I am finding more and more every day that my dream about you was right. I don't know if it was divine or just in my head, but I'm finally beginning to see you for the slut that you are, just like my dream told me six months ago.

 

 

What I did was minor compared to what you did to me. Cheating on me, looking to talk to other men. You should not have been talking about me either with your fellow slut. I loved you. Riding on the bus for 30 hours twice to see you, installing my own RAM in your computer to make it go faster, putting up with you and your brother's bull****, buying you books and movies as gifts for special occasions, making you videos as gifts for special occasions . . . and not so much as a phone call from you. Maybe once. For less than 3 minutes. That's ****ing ridiculous. Oh and two cards. Whoop-de-doo.

 

 

So I am writing you this letter to heal. I very much still do love you, but I'm wondering if I should. You have showed yourself to be of no value to me. And while you rant on and on about my “looks” and how I'm not “attractive”, I want to remind you you're no beauty queen yourself. And I never cared. Its what's in the heart that matters and you're severely lacking in that department.
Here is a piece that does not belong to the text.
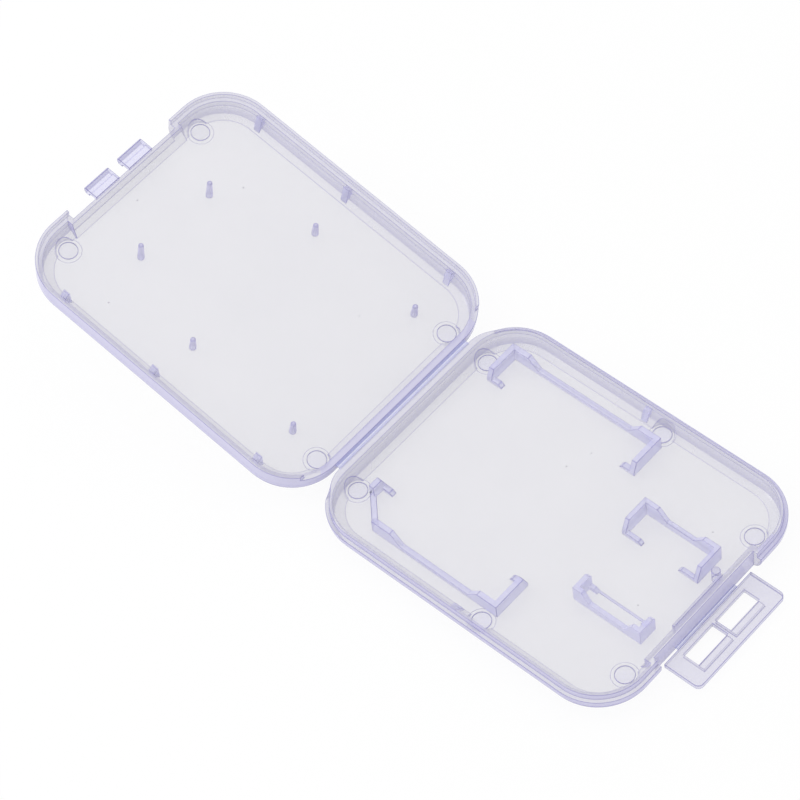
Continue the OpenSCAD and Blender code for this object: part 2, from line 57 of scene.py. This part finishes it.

Even if now I am taking better care of my appearance and how I dress because I want to be attractive.

 

 

I will learn to get over you the longer I stay away from you. I just hope you enjoy your miserable life, because unless you change, like I am, I cannot foresee anything but unhappiness in your future. You simply do not apply yourself in life. And the fact I'm changing, for the better, makes me the better person.

 

 

 

And if you think you need a new relationship to solve the problems of an old one, you are sorely mistaken. Because these issues will keep on creeping up until you fix them.